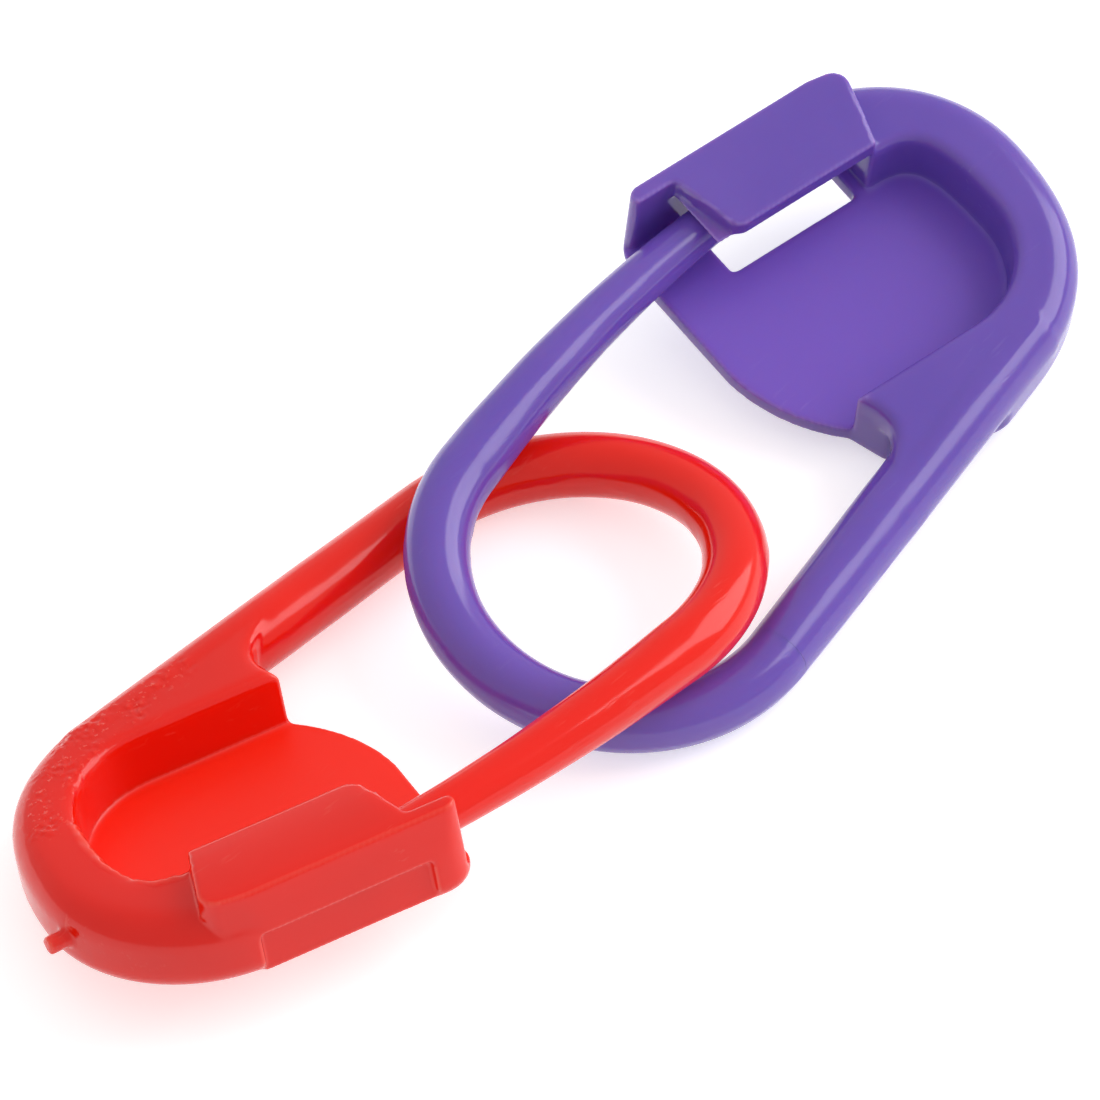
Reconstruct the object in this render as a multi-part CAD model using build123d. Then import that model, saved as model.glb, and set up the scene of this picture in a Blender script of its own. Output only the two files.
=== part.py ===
from build123d import *
from math import asin, cos, degrees, hypot, pi, radians, sin
import os

# Two locking stitch markers of one mould, closed and linked through each other's loops.
# Each marker is first built in its own frame: the origin is the centre of its bend, +X runs along
# the fixed leg towards the clasp head, +Y towards the free arm, +Z towards the open side of the head.

# Wire: fixed leg, bend and free arm
leg_diameter = 1.74
bend_diameter = 1.66
arm_tip_diameter = 1.04
leg_spacing = 9.26
leg_length = 5.10
arm_lead = 1.65
arm_tip_lead = 5.45
arm_taper_power = 1.3

# Clasp head: its own axis turns away from the fixed leg
head_turn = 18.6
head_offset = 11.61
head_shift = 0.99
pocket_radius = 2.71
pocket_length = 5.35
wall_length = 3.90
rim_width = 1.81
rim_drop = 0.05
floor_thickness = 0.48
floor_drop = 0.80
channel_width = 2.02
channel_end = 1.00
wall_thickness = 0.56
wall_lean = 0.10
cap_radius = 4.29
cap_start = 0.64
cap_lead = 3.10
cap_trail = 2.33
base_start = 2.05
base_lip = 0.36
scoop_bulge = 0.15
scoop_lead = 1.50
scoop_trail = 1.50
scoop_rise = 0.56
arm_lean = 15.0

# Cover over the tip of the arm
cover_height = 1.27
wall_height = 1.37
cover_crown = 0.10
cover_clearance = 0.74
cover_start = 3.40
cover_slant = 0.50
cover_end = 1.10
cover_end_slant = 0.70
cover_corner = 0.45
arm_gap = 0.20
arm_reach = 1.70

# Slot, recess, roundings and gate nub
slot_start = 3.34
slot_end = 0.66
slot_corner = 0.12
channel_corner = 0.40
recess_start = 4.15
recess_end = 0.50
recess_depth = 0.24
rim_rounding = 0.80
base_rounding = 0.62
inner_rounding = 0.30
mouth_corner = 0.90
mouth_tip_rounding = 0.18
block_rounding = 0.42
floor_corner = 3.00
floor_corner_set = 0.40
pocket_corner_lead = 2.00
pocket_corner_trail = 1.20
pocket_corner_end = 1.30
gate_root_diameter = 0.38
gate_diameter = 0.50
gate_length = 0.56
gate_drop = 0.20
gate_side = 2.18

# Overrun of the cutting solids and tolerance for finding an edge by its place
overrun = 1.00
closeness = 0.001
edge_shares = (0, 0.5, 1)

# Rest of the linked pair: the wires cross one over the other at two places
crossing_gap = 0.24
red_lever = 9.28
red_yaw = 176.7
red_pitch = -3.7
red_along = -0.80
red_aside = 0.10
purple_lever = 10.34
purple_yaw = 7.6
purple_pitch = -3.5
purple_along = 0.89
purple_aside = -0.78

leg_radius = leg_diameter / 2
bend_radius = bend_diameter / 2
loop_radius = leg_spacing / 2
rim_top = leg_radius - rim_drop
floor_top = -floor_drop
base_bottom = floor_top - floor_thickness
wall_inner = pocket_radius + channel_width
wall_outer = wall_inner + wall_thickness
block_side = (pocket_radius + wall_inner) / 2
cover_top = wall_height + cover_crown
leg_side = -(loop_radius + leg_radius)
leg_inside = -(loop_radius - leg_radius)


def at_head(u, v):
    """Turn a place measured along and across the head's own axis into the marker's plan."""
    turn = radians(-head_turn)
    x = head_offset + u * cos(turn) - v * sin(turn)
    y = -head_shift + u * sin(turn) + v * cos(turn)
    return (x, y)


head_axis = Vector(cos(radians(head_turn)), -sin(radians(head_turn)), 0)
head_across = Vector(sin(radians(head_turn)), cos(radians(head_turn)), 0)


def slab(edges, low, high):
    """A solid between two heights from the edges of its plan."""
    face = make_face(edges)
    return extrude(Pos(0, 0, low) * face, amount=high - low)


def cap_edges(start):
    """The outer side of the head: along the fixed leg, round the cap and back along the clasp."""
    cap_begin = (head_offset - cap_start, leg_side)
    cap_centre_u = pocket_radius + rim_width - cap_radius
    cap_centre_v = wall_outer - cap_radius
    cap_side = at_head(cap_centre_u + cap_radius, cap_centre_v)
    cap_top = at_head(cap_centre_u, wall_outer)
    cap_mid = at_head(
        cap_centre_u + cap_radius * cos(pi / 4),
        cap_centre_v + cap_radius * sin(pi / 4),
    )
    lead = (cap_begin[0] + cap_lead, leg_side)
    trail = at_head(cap_centre_u + cap_radius, cap_centre_v - cap_trail)
    corner_begin = at_head(-pocket_length + mouth_corner, wall_outer)
    corner_end = at_head(-pocket_length, wall_outer - mouth_corner)
    corner_mid = at_head(
        -pocket_length + mouth_corner * (1 - cos(pi / 4)),
        wall_outer - mouth_corner * (1 - sin(pi / 4)),
    )
    return [
        Line(start, cap_begin),
        Bezier(cap_begin, lead, trail, cap_side),
        ThreePointArc(cap_side, cap_mid, cap_top),
        Line(cap_top, corner_begin),
        ThreePointArc(corner_begin, corner_mid, corner_end),
    ]


def scoop_edges(start):
    """The hollow curve from the end of the low wall to the crest of the fixed leg."""
    wall_end = at_head(-wall_length, -pocket_radius)
    crest_width = (leg_radius**2 - rim_top**2) ** 0.5
    crest = (leg_length, -loop_radius + crest_width)
    lead = (wall_end[0] + scoop_bulge, wall_end[1] - scoop_lead)
    trail = (crest[0] + scoop_trail, crest[1] + scoop_rise)
    return [Bezier(wall_end, lead, trail, crest), Line(crest, start)]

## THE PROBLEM
Repeat the material word for word, in full.

## TASK RESPONSE
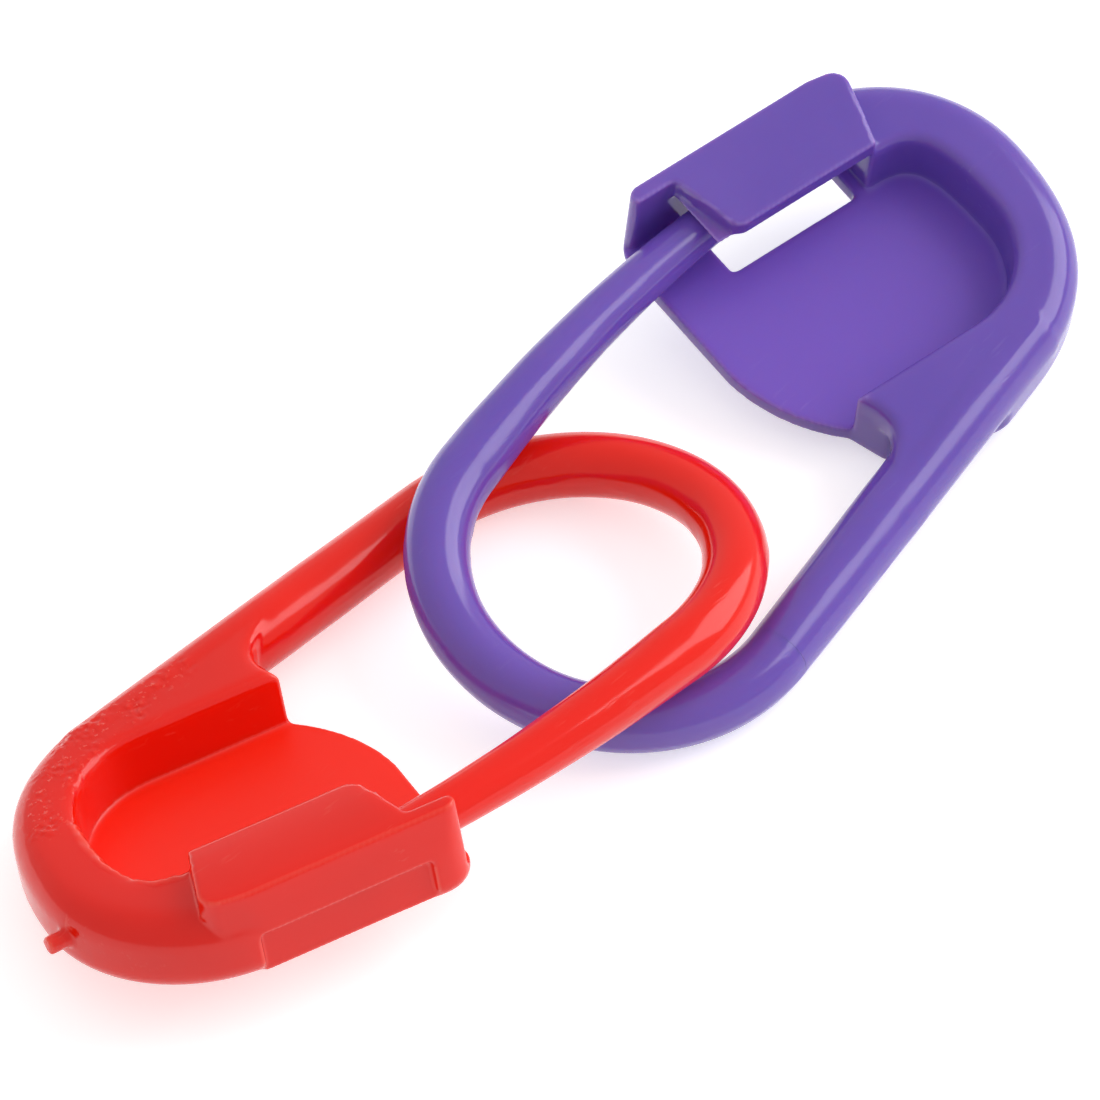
Reconstruct the object in this render as a multi-part CAD model using build123d. Then import that model, saved as model.glb, and set up the scene of this picture in a Blender script of its own. Output only the two files.
=== part.py ===
from build123d import *
from math import asin, cos, degrees, hypot, pi, radians, sin
import os

# Two locking stitch markers of one mould, closed and linked through each other's loops.
# Each marker is first built in its own frame: the origin is the centre of its bend, +X runs along
# the fixed leg towards the clasp head, +Y towards the free arm, +Z towards the open side of the head.

# Wire: fixed leg, bend and free arm
leg_diameter = 1.74
bend_diameter = 1.66
arm_tip_diameter = 1.04
leg_spacing = 9.26
leg_length = 5.10
arm_lead = 1.65
arm_tip_lead = 5.45
arm_taper_power = 1.3

# Clasp head: its own axis turns away from the fixed leg
head_turn = 18.6
head_offset = 11.61
head_shift = 0.99
pocket_radius = 2.71
pocket_length = 5.35
wall_length = 3.90
rim_width = 1.81
rim_drop = 0.05
floor_thickness = 0.48
floor_drop = 0.80
channel_width = 2.02
channel_end = 1.00
wall_thickness = 0.56
wall_lean = 0.10
cap_radius = 4.29
cap_start = 0.64
cap_lead = 3.10
cap_trail = 2.33
base_start = 2.05
base_lip = 0.36
scoop_bulge = 0.15
scoop_lead = 1.50
scoop_trail = 1.50
scoop_rise = 0.56
arm_lean = 15.0

# Cover over the tip of the arm
cover_height = 1.27
wall_height = 1.37
cover_crown = 0.10
cover_clearance = 0.74
cover_start = 3.40
cover_slant = 0.50
cover_end = 1.10
cover_end_slant = 0.70
cover_corner = 0.45
arm_gap = 0.20
arm_reach = 1.70

# Slot, recess, roundings and gate nub
slot_start = 3.34
slot_end = 0.66
slot_corner = 0.12
channel_corner = 0.40
recess_start = 4.15
recess_end = 0.50
recess_depth = 0.24
rim_rounding = 0.80
base_rounding = 0.62
inner_rounding = 0.30
mouth_corner = 0.90
mouth_tip_rounding = 0.18
block_rounding = 0.42
floor_corner = 3.00
floor_corner_set = 0.40
pocket_corner_lead = 2.00
pocket_corner_trail = 1.20
pocket_corner_end = 1.30
gate_root_diameter = 0.38
gate_diameter = 0.50
gate_length = 0.56
gate_drop = 0.20
gate_side = 2.18

# Overrun of the cutting solids and tolerance for finding an edge by its place
overrun = 1.00
closeness = 0.001
edge_shares = (0, 0.5, 1)

# Rest of the linked pair: the wires cross one over the other at two places
crossing_gap = 0.24
red_lever = 9.28
red_yaw = 176.7
red_pitch = -3.7
red_along = -0.80
red_aside = 0.10
purple_lever = 10.34
purple_yaw = 7.6
purple_pitch = -3.5
purple_along = 0.89
purple_aside = -0.78

leg_radius = leg_diameter / 2
bend_radius = bend_diameter / 2
loop_radius = leg_spacing / 2
rim_top = leg_radius - rim_drop
floor_top = -floor_drop
base_bottom = floor_top - floor_thickness
wall_inner = pocket_radius + channel_width
wall_outer = wall_inner + wall_thickness
block_side = (pocket_radius + wall_inner) / 2
cover_top = wall_height + cover_crown
leg_side = -(loop_radius + leg_radius)
leg_inside = -(loop_radius - leg_radius)


def at_head(u, v):
    """Turn a place measured along and across the head's own axis into the marker's plan."""
    turn = radians(-head_turn)
    x = head_offset + u * cos(turn) - v * sin(turn)
    y = -head_shift + u * sin(turn) + v * cos(turn)
    return (x, y)


head_axis = Vector(cos(radians(head_turn)), -sin(radians(head_turn)), 0)
head_across = Vector(sin(radians(head_turn)), cos(radians(head_turn)), 0)


def slab(edges, low, high):
    """A solid between two heights from the edges of its plan."""
    face = make_face(edges)
    return extrude(Pos(0, 0, low) * face, amount=high - low)


def cap_edges(start):
    """The outer side of the head: along the fixed leg, round the cap and back along the clasp."""
    cap_begin = (head_offset - cap_start, leg_side)
    cap_centre_u = pocket_radius + rim_width - cap_radius
    cap_centre_v = wall_outer - cap_radius
    cap_side = at_head(cap_centre_u + cap_radius, cap_centre_v)
    cap_top = at_head(cap_centre_u, wall_outer)
    cap_mid = at_head(
        cap_centre_u + cap_radius * cos(pi / 4),
        cap_centre_v + cap_radius * sin(pi / 4),
    )
    lead = (cap_begin[0] + cap_lead, leg_side)
    trail = at_head(cap_centre_u + cap_radius, cap_centre_v - cap_trail)
    corner_begin = at_head(-pocket_length + mouth_corner, wall_outer)
    corner_end = at_head(-pocket_length, wall_outer - mouth_corner)
    corner_mid = at_head(
        -pocket_length + mouth_corner * (1 - cos(pi / 4)),
        wall_outer - mouth_corner * (1 - sin(pi / 4)),
    )
    return [
        Line(start, cap_begin),
        Bezier(cap_begin, lead, trail, cap_side),
        ThreePointArc(cap_side, cap_mid, cap_top),
        Line(cap_top, corner_begin),
        ThreePointArc(corner_begin, corner_mid, corner_end),
    ]


def scoop_edges(start):
    """The hollow curve from the end of the low wall to the crest of the fixed leg."""
    wall_end = at_head(-wall_length, -pocket_radius)
    crest_width = (leg_radius**2 - rim_top**2) ** 0.5
    crest = (leg_length, -loop_radius + crest_width)
    lead = (wall_end[0] + scoop_bulge, wall_end[1] - scoop_lead)
    trail = (crest[0] + scoop_trail, crest[1] + scoop_rise)
    return [Bezier(wall_end, lead, trail, crest), Line(crest, start)]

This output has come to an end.